Может ли модернизация быть экстремисткой?

Применение в административной и судебной практике положений законодательства о противодействии экстремизму продолжает вызывать все больше вопросов. Это касается как конкретных случаев обращения к нормам закона, так и разночтений в том, что можно считать экстремизмом, а что нет.

Анализ закона «О противодействии экстремизму» №114-ФЗ и беспорядочной практики его применения, приводит к неутешительным выводам и множеству недоразумений. Прежде всего, по причине того, что определение экстремизма в законе крайне расплывчато и это создает широкие возможности для того, чтобы счесть «экстремистским» все, что угодно. Неопределенность трактовок экстремизма становится, подчас, причиной некорректных представлений об этом явлении не только у рядовых сотрудников, но и в сфере руководства государственных правоохранительных структур.

Например, в своем недавнем интервью заместитель министра МВД Татарстана генерал-майор Тимерзянов сообщает, что «под экстремизмом принято понимать приверженность крайним взглядам и мерам», как и определяют это понятие энциклопедии. Однако, что считать «крайними» взглядами и мерами, закон никак не предусматривает. Получается, что даже такой «крайний» взгляд, как непоколебимая верность отечеству может привести как к признанию заслуг, так и к обвинению в экстремизме?
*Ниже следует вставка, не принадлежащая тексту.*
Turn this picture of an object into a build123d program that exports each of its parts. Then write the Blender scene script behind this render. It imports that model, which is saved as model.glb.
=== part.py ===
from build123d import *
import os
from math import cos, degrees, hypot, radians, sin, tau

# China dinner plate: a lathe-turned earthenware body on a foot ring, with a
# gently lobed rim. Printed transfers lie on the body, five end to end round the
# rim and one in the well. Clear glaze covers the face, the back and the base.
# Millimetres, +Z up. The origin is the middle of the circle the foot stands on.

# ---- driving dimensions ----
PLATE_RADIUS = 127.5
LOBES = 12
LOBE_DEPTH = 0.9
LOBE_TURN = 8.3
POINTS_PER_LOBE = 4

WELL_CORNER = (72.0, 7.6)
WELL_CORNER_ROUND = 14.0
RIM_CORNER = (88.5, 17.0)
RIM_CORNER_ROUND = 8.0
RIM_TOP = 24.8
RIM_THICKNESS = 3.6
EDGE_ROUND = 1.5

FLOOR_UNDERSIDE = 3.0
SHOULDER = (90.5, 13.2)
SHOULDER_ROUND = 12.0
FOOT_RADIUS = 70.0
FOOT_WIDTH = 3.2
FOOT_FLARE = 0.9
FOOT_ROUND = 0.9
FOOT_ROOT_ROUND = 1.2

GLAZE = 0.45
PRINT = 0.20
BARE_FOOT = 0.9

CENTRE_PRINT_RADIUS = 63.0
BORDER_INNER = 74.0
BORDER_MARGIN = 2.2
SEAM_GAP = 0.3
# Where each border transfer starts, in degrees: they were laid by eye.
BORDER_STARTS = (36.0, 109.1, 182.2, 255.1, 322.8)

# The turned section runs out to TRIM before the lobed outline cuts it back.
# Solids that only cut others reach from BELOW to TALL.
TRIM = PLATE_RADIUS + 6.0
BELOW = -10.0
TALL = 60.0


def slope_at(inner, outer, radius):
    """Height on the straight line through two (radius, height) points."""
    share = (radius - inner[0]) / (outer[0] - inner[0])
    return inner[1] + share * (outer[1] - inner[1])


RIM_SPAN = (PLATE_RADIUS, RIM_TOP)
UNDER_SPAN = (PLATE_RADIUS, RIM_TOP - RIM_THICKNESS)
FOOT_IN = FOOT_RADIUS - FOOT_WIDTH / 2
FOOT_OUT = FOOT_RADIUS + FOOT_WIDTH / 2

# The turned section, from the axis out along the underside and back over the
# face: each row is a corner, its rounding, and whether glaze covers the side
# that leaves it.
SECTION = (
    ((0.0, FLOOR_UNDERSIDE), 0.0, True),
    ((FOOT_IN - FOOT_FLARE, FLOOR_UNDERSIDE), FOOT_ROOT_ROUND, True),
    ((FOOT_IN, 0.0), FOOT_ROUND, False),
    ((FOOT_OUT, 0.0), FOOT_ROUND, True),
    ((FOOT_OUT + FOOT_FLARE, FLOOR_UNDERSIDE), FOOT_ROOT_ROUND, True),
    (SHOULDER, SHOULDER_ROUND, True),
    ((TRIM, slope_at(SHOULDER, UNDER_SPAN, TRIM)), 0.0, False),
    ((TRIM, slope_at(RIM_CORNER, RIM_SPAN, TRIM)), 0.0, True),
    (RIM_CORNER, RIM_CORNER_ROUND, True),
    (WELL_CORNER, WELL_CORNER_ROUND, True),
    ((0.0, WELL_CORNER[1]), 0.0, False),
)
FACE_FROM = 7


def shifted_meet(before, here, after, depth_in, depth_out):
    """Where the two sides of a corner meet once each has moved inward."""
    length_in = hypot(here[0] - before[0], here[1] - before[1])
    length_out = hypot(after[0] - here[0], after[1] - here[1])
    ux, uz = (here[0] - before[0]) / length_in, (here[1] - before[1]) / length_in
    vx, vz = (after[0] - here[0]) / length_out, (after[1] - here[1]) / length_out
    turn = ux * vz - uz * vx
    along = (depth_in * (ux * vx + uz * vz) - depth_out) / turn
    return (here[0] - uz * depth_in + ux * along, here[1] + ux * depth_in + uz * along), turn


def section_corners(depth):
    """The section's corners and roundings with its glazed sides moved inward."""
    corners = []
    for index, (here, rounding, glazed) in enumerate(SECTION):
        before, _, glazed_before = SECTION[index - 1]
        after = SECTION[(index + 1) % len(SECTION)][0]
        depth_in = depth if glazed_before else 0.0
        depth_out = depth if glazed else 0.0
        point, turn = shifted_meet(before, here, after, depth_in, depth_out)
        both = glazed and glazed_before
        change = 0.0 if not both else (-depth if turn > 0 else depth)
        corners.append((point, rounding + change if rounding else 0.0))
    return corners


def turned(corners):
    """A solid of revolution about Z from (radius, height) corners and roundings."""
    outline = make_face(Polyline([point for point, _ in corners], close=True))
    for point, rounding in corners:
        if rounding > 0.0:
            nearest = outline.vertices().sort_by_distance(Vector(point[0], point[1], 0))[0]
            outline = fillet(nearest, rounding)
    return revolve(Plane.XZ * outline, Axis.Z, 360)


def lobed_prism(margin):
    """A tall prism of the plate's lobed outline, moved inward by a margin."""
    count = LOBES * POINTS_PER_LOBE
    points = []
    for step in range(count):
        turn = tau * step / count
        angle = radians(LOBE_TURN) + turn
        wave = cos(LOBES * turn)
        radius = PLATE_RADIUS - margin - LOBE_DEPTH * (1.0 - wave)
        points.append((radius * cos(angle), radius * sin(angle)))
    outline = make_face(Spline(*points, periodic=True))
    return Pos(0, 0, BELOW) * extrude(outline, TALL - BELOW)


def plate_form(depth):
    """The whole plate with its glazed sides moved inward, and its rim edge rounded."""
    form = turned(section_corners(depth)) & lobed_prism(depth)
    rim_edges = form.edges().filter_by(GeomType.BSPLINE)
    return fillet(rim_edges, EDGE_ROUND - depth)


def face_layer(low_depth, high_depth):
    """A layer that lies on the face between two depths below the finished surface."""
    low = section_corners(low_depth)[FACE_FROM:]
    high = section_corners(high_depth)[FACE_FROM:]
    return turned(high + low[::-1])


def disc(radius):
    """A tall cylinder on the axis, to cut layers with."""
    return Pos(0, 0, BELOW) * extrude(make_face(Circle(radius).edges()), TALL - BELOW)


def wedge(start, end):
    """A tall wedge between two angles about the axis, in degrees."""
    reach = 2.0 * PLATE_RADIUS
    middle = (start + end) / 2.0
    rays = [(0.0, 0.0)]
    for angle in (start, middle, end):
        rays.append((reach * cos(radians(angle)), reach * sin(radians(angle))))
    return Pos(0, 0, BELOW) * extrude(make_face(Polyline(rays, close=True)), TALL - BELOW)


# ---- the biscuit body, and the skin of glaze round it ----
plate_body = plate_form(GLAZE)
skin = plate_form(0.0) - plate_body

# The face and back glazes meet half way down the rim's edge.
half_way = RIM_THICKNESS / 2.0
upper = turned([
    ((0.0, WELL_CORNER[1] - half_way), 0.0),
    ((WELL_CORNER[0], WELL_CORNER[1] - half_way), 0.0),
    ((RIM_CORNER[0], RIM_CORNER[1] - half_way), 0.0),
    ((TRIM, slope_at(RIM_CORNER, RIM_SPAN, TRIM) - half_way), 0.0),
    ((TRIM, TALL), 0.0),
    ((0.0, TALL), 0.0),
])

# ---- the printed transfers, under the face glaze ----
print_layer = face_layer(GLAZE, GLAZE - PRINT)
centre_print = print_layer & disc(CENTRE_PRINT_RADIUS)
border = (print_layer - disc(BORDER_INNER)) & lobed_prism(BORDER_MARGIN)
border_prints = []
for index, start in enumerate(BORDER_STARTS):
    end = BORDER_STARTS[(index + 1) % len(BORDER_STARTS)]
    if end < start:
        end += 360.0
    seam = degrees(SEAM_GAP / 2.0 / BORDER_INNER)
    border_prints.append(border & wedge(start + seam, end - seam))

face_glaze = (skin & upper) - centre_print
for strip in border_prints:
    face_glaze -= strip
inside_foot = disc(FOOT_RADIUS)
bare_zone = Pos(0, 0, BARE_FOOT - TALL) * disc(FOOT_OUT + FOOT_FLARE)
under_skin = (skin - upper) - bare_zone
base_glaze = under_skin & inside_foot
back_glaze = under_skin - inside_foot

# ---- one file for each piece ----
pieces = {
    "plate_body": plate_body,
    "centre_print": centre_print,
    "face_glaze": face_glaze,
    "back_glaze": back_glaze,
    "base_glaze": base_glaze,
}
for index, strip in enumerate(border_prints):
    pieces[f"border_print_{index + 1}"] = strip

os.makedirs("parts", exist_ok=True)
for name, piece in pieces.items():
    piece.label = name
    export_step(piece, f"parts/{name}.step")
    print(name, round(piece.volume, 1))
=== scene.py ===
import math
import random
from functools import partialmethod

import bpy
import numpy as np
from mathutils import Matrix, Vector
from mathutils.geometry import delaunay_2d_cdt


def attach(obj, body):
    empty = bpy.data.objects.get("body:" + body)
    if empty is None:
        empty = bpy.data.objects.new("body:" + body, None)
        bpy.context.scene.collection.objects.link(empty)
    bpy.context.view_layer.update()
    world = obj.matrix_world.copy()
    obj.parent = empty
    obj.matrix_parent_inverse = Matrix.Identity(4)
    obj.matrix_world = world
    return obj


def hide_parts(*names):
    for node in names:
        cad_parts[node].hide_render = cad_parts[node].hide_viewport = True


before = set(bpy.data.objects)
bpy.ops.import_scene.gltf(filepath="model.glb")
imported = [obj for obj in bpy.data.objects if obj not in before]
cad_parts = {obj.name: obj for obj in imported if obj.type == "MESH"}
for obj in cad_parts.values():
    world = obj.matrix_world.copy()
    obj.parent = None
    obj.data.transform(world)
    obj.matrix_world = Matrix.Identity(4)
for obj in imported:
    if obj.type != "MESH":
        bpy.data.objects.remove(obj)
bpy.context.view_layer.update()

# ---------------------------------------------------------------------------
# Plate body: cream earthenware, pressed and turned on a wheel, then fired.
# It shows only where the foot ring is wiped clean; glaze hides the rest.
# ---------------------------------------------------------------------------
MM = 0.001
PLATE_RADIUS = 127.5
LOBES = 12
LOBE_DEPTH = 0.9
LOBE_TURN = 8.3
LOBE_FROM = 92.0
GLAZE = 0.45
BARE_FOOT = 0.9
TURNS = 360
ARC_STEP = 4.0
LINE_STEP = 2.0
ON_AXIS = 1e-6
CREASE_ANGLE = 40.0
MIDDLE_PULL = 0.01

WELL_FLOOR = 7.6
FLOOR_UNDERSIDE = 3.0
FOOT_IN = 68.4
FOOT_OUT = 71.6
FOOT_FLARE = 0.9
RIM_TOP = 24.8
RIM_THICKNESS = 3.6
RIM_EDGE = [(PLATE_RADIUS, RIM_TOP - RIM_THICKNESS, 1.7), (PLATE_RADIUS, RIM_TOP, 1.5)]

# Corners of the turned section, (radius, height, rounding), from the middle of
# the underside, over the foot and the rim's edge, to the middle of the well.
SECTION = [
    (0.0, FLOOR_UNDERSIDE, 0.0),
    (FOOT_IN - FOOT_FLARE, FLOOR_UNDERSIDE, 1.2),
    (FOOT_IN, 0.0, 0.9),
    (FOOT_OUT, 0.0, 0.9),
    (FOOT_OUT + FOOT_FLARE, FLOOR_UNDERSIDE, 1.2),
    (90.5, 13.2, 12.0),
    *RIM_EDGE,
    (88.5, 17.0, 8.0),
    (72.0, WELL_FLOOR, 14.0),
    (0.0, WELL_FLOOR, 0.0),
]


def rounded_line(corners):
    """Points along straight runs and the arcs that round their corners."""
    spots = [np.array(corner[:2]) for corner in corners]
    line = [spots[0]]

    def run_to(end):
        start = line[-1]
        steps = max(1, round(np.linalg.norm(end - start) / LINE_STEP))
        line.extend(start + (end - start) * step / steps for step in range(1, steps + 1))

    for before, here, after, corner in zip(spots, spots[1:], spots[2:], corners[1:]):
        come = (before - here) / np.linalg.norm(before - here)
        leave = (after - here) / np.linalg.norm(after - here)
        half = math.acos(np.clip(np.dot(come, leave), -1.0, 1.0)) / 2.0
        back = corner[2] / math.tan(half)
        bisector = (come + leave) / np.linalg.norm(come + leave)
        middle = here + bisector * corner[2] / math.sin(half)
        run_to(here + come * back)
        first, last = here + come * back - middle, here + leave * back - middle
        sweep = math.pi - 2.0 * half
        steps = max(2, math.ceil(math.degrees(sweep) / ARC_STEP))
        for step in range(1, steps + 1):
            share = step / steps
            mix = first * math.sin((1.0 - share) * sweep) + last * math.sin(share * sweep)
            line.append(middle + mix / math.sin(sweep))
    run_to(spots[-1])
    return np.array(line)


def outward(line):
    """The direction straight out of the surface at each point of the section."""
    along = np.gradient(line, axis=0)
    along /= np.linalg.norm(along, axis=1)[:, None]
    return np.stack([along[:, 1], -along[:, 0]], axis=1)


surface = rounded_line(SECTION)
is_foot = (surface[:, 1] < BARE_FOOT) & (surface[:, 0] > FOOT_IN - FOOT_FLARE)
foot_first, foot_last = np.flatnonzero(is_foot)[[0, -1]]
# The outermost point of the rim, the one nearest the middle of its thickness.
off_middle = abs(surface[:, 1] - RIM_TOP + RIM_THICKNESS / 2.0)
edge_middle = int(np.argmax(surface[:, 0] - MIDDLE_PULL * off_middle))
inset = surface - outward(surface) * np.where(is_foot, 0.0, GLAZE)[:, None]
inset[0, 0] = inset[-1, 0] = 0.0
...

Не мог не вызывать удивления и такой тезис интервью: «Как правило, все, что противоречит устоявшейся традиции, является экстремистским». Во-первых, ни о чем подобном теперь уже не только закон, но и энциклопедии не упоминают. Во-вторых же, противоречие устоявшейся традиции в русском языке определяется термином «новаторство», который от экстремизма, как нетрудно понять, принципиально отличается. Кроме того, и определение «традиционный» можно применить к очень многим явлениям, не имеющих ничего общего с нарушениями закона. Хотя, если исходить из трактовки замминистра, то в «экстремизме» можно заподозрить любого прогрессивно мыслящего гражданина.

Еще большее недоумение вызывает такое продолжение «ликбеза», предпринятого г. Тимерзяновым: «Если оно (действие — прим.) направлено на то, что в будущем может подорвать традиции (религии, культуры, устои и т.п.), «забивая клинья и создавая трещины», то это является экстремизмом». Выходит, один из руководителей правоохранительного министерства предлагает считать экстремизмом выдвигаемые кем-либо предположения о возможности нанесения какого-то вреда в будущем? Наверное, это настолько «слишком», что не требуется быть юристом, чтобы увидеть в этом просто абсурд.

Но, получая такие толкование понятия «экстремизма» из уст руководства, стоит ли удивляться, если рядовые исполнители станут именовать непонятным словом все, что прикажут, даже не раздумывая. Тем более, если речь зайдет о каком-то новшестве — ведь, замминистра и об этом конкретно и однозначно упомянул.

В частности. отвечая на вопрос о новых религиозных учениях Тимерзянов говорит буквально следующее: «Если оно новое — это уже означает, что оно идет против общей системы, расшатывает ее. Покушается на положения законов». Означает ли это, что покусившийся когда-то на основы религии древних евреев ныне мировые христианство и ислам — заведомо «экстремистские учения», высокий чиновник не пояснил.

Еще одно личное утверждение о том, что «за миссионерской деятельностью, особенно идущей извне, стоят спецслужбы других стран», звучит несколько тенденциозно. Одновременно, такое мнение соответствует мифу о «врагах», который исправно насаждается любыми сторонниками возврата к тоталитарной форме правления. Поэтому, задавая г. Тимерзянову вдобавок к предыдущему вопрос о том, есть ли хотя бы одно судебное решение, подтверждающее его тезис о связи миссионеров и иностранных спецслужб, на ответ можно почти не рассчитывать. В конце концов, замминистра не только человек и гражданин, но и государственный чиновник, высказываемая позиция которого не может быть личной.